Because of this success, we are now able to explore opportunities to capitalize the investment taxpayers made in the common record so that we can share this technology with federal organizations that could not implement this on their own. The possibilities are endless as we continue to collaborate with our partners to transform health care together.
What are you most proud of having been a part of in your current organization?
I am proudest of the focus of the FEHRM, DOD and VA teams on improving health care for the beneficiaries of the systems we support. Every decision and discussion is underpinned by “how do we help the patient?”
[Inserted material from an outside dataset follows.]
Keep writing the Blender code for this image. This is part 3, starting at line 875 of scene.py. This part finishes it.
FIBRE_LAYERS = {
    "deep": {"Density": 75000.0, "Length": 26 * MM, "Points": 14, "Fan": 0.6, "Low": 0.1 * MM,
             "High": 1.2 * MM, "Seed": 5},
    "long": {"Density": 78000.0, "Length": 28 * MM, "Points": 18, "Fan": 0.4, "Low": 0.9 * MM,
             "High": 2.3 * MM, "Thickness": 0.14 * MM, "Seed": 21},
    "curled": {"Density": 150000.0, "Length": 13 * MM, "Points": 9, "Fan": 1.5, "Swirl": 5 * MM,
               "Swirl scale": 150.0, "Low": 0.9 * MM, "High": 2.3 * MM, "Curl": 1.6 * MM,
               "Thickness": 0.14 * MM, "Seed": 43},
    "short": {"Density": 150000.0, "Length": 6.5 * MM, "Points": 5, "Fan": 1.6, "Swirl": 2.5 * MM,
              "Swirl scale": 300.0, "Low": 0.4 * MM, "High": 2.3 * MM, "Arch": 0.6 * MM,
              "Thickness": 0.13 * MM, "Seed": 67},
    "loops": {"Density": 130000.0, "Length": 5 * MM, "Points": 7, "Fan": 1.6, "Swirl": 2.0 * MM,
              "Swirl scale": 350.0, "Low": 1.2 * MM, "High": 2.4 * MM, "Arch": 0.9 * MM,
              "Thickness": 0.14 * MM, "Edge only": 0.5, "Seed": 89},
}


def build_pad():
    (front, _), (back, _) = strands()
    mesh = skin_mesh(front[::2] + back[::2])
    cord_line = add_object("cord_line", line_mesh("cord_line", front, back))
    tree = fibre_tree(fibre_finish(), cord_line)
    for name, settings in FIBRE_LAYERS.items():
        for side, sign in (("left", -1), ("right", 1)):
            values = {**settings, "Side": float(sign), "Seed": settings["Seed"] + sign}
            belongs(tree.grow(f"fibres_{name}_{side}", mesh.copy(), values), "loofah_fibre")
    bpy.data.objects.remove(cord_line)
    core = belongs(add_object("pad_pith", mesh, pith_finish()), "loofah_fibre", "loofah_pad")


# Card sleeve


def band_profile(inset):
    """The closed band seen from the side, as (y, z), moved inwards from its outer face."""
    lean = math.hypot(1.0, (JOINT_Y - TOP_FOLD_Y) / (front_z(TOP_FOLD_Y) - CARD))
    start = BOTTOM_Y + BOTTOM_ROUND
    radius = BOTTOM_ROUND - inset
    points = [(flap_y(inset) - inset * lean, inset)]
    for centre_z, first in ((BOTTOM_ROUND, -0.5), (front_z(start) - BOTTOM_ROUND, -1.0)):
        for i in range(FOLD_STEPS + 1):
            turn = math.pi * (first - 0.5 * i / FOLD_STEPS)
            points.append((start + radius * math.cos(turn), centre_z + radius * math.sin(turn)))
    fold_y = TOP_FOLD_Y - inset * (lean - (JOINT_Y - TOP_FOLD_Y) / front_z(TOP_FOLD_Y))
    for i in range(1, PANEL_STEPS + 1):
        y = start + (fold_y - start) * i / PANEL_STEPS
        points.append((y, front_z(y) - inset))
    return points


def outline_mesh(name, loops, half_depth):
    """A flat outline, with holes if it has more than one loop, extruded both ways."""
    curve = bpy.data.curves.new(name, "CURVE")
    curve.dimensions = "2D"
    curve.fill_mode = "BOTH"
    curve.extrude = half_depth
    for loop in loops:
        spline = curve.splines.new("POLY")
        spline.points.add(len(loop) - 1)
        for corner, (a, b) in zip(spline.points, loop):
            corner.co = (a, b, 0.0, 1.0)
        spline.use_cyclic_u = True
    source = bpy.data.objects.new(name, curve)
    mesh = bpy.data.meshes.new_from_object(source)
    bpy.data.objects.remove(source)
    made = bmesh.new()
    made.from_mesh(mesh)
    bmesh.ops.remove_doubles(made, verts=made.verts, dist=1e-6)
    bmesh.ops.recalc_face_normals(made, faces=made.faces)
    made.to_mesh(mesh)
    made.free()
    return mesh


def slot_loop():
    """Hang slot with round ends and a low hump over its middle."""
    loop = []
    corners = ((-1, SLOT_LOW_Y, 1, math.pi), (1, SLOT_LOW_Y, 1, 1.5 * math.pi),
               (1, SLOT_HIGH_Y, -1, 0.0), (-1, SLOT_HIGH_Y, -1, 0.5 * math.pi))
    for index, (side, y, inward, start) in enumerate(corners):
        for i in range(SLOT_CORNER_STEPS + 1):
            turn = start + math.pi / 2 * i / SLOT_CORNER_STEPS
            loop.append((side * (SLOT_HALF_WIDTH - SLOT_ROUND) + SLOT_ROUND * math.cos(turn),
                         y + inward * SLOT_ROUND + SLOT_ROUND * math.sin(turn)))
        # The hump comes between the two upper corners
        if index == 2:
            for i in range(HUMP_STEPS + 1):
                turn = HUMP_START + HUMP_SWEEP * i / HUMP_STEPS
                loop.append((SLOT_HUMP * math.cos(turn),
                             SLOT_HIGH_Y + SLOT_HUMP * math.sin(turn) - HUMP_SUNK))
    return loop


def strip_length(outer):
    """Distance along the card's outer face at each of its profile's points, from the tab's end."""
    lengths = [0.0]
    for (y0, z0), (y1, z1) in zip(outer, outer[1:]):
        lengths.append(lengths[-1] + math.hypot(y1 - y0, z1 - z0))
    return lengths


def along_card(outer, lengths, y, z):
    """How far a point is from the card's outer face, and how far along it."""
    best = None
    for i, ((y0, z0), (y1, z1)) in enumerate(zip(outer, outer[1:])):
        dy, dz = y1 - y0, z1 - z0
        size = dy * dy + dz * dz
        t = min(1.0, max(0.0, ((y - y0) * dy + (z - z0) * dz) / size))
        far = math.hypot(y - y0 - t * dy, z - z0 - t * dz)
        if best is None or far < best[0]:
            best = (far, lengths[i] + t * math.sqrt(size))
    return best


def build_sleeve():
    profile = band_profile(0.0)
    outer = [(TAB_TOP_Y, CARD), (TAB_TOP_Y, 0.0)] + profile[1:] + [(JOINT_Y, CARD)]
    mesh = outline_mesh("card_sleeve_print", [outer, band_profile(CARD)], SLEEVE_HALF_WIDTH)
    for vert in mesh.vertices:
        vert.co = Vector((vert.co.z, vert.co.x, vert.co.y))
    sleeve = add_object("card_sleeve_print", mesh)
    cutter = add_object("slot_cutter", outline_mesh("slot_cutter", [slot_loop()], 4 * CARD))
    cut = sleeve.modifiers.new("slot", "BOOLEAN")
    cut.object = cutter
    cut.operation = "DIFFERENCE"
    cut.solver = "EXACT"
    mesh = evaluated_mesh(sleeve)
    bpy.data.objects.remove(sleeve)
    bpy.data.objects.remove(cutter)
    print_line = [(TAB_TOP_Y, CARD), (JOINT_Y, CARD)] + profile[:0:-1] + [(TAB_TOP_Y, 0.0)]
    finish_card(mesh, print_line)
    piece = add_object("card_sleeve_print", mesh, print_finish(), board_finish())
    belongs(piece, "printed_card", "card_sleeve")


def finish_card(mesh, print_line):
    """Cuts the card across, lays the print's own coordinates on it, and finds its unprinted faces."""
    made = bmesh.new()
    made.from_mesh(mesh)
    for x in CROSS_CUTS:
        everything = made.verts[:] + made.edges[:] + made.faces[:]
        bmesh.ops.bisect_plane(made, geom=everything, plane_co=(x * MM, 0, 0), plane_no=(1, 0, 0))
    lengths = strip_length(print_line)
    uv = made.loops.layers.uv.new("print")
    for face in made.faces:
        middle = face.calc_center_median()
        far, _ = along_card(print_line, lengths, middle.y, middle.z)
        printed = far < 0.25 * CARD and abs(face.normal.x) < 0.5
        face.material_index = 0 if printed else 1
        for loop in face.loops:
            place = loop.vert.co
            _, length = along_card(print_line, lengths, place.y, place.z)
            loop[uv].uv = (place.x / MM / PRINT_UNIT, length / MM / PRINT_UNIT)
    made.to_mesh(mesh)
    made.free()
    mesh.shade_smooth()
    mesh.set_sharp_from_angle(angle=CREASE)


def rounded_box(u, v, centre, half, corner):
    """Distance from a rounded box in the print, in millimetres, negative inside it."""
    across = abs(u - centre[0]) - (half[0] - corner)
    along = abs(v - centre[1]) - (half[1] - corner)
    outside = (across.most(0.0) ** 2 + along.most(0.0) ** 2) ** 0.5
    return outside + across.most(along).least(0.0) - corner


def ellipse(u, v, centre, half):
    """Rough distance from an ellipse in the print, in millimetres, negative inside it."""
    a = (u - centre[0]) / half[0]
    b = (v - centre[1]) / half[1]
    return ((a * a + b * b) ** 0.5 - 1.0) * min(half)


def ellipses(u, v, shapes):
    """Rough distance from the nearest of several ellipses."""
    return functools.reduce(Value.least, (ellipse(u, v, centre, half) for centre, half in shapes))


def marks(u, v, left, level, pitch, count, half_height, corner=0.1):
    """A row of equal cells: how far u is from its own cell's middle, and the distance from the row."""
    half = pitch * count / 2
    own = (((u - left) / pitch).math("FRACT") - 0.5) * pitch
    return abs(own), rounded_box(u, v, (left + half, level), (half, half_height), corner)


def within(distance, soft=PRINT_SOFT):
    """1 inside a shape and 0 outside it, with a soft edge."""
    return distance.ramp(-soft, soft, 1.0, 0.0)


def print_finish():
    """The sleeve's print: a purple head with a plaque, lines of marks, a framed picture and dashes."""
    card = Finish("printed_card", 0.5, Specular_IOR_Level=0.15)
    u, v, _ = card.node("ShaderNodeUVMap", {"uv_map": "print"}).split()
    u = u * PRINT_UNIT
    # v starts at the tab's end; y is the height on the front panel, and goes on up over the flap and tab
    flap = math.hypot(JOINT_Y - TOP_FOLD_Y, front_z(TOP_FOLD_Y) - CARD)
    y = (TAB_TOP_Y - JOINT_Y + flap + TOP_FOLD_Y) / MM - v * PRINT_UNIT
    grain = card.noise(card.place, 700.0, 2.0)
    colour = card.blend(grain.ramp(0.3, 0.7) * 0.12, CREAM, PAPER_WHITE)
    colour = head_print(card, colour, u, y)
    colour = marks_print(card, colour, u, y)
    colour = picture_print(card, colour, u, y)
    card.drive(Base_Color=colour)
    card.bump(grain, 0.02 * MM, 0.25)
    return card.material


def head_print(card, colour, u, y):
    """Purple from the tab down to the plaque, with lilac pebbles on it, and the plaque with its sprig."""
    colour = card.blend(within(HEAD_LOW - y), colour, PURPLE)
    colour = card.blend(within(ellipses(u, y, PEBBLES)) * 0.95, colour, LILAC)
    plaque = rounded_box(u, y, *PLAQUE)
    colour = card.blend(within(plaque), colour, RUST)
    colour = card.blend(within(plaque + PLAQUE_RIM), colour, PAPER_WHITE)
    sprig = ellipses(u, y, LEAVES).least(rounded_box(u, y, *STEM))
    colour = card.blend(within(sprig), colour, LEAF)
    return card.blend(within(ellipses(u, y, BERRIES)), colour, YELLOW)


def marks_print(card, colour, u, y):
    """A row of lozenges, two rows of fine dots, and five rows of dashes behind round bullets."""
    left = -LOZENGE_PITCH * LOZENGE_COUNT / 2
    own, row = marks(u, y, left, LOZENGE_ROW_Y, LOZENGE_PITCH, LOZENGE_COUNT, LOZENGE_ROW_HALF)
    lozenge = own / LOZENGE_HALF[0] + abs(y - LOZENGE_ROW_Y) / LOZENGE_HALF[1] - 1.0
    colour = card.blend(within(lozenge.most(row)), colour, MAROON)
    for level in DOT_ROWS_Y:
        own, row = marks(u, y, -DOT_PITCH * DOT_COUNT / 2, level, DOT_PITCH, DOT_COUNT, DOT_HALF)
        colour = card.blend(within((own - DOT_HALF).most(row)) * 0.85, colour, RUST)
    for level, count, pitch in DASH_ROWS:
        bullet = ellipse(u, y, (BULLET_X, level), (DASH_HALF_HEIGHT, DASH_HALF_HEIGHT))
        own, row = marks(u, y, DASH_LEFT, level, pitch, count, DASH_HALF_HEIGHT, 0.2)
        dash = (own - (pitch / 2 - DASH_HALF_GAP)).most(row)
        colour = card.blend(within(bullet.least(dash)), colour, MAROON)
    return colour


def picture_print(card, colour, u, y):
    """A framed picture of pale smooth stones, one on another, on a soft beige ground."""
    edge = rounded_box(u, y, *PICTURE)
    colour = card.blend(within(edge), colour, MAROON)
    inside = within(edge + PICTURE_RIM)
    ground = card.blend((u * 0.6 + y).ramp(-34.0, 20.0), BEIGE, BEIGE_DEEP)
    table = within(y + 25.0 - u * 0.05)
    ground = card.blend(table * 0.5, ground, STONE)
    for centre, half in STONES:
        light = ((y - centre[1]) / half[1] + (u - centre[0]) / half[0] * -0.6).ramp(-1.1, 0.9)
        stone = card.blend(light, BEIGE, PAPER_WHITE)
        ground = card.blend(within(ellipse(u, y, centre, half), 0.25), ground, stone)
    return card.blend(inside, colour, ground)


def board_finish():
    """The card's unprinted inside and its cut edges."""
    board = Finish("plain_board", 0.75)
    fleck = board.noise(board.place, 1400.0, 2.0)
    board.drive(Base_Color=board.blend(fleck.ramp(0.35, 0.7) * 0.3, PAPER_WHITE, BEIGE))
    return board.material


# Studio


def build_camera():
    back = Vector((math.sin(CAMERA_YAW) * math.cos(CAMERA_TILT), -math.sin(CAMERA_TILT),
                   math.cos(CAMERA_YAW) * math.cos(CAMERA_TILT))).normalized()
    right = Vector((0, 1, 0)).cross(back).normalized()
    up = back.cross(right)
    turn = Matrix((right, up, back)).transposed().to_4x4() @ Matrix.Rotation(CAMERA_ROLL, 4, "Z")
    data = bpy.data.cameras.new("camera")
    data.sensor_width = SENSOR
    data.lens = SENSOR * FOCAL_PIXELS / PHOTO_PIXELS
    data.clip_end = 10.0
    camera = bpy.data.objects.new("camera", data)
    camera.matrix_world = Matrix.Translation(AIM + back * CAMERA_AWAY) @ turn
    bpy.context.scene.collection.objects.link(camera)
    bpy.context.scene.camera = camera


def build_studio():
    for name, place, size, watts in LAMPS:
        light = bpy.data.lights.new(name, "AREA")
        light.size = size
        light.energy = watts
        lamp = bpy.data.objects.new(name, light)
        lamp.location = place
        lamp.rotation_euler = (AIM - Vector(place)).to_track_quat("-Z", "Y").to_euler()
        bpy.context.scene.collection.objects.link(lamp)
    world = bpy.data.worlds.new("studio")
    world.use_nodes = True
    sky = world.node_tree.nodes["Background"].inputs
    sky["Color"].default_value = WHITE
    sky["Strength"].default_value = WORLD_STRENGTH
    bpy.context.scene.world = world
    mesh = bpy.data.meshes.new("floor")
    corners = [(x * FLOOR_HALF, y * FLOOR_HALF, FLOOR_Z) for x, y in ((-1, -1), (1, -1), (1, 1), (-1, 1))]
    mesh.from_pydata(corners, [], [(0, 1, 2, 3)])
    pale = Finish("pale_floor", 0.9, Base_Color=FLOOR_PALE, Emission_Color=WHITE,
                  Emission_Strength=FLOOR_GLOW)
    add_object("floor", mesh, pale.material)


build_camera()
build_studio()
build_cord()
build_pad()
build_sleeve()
This is exemplified by the work that has gone into establishing the joint health information exchange, which is an enhanced network of community providers who agreed to securely share clinical information with the DOD, VA and Coast Guard providers. This gives providers access to more information about their patients to make the best care decisions and deliver seamless, whole-person health solutions.
What are your primary focus areas going forward, and why are those so important to the future of the nation?
My primary focus is taking IT out of the consideration for how the federal health care enterprise can work together. To accomplish this, we need a single operator model of a converged solution.
A perfect example of this is our work at the Captain James A. Lovell Federal Health Care Center in North Chicago. It’s about getting the right data to the right person at the right time to make informed health care decisions.
What’s your best career advice for those who want to follow in your footsteps?
Do something, and whatever you do, do your absolute best at it. This will lead to opportunities you never imagined.
What was a turning point or inflection point in your career?
Every inflection point I have had was because I said “yes.” The first of which opened the door to the IT world when I said, “Yes I will figure out how to manage the network,” when I worked at a Navy print shop in San Diego.